A wholesaler on a Kansas auction circuit said the fastest movers off his lanes are trucks where the previous owner already sank four to six grand into the delete. The next buyer skips that bill, plus the days the truck would sit on a lift waiting for parts. His estimate was that maybe one in three diesels rolling through his lane in the second half of 2025 had something other than stock software on the ECM. A scan tool would surface it in seconds. Nobody at his auction runs the scan. From there, the trucks tend to land on small dealer lots in states with no emissions program. Two transfers, three transfers later, the federal liability is still riding on the same VIN. Pull a history report on one of these trucks, and you get title brand, lien history, mileage as declared at each transfer, accident reports the state DMVs filed, and insurance payouts that bubbled up into the aggregator feeds. What you do not get is the software sitting on the ECM. Whether the SCR can be gutted to a straight pipe is not in there, neither is the status of the DEF plumbing, and the tune that turns off the NOx sensors and fakes regen cycles is also invisible. Upstream of the aggregators, no reporting rule exists that would generate this data in the first place. The feeds carry nothing on it because nothing flows in. An analyst who works on vin checker coverage for heavy duty pickups said the same gap turns up on cross border diesel imports. Sometimes, the only flag is a mismatch between the declared mileage on the title and the engine hours stored on the module. Catching that mismatch means somebody put the truck on a lift and pulled the data manually. Most buyers do not pay for that step. Most dealers do not offer it.

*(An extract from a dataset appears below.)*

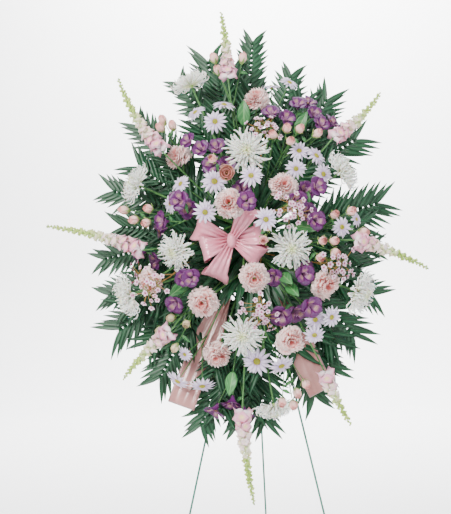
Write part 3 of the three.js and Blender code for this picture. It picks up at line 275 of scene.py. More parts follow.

State enforcement does not clean any of this up. If anything, it compounds the mess in ways that hurt the second or third owner more than anybody upstream. CARB in California will catch a deleted three quarter ton during a smog visual or an OBD II scan, and the state penalty stacks 10000 dollars or more per infraction on top of whatever federal exposure already applies. The inspection regime in Texas, Florida, and across the rural Mountain West is safety only, and inspectors there do not look at the exhaust. Consider a truck deleted in Idaho in 2022 and resold to a California fleet operator three years later. The federal violation rides across the state line still bonded to the chassis. When a DOT scale inspector eventually plugs in and pulls codes, the person standing there is the new owner. An inspector at commercial weigh stations in a CARB aligned state said he was pulling deleted three quarter tons off the scale around twice a week through fall 2025, almost all of them titled to second or third owners who claimed they had no idea. Putting the emissions hardware back is not a casual job either. Parts to put the SCR and DPF back on a heavy duty diesel run three to six thousand, labor adds another 800 to 1800 for what is an eight to twelve hour job, and dealer ECM reflash sits on top of that. Five to ten thousand all in for the restoration is roughly what the original owner pocketed by deleting in the first place. Absorbing that cost at resale does not pencil out for the seller, so the bill rides downstream to whoever buys next.
Senator Cynthia Lummis introduced the Diesel Truck Liberation Act in October 2025, and if it passes, it would block federal enforcement of diesel violations, and the inheritance problem on the individual owner side would basically evaporate. As of April 2026, the bill was still sitting in committee, with EPA civil authority under 40 CFR Part 1068 unchanged from where it sat three years ago. A clerk at a registration office in central Wyoming put the volume of deleted diesels coming through her window on transfer paperwork in 2025 at maybe one in four for trucks over 8500 pounds GVW, with no field on the form for any of it.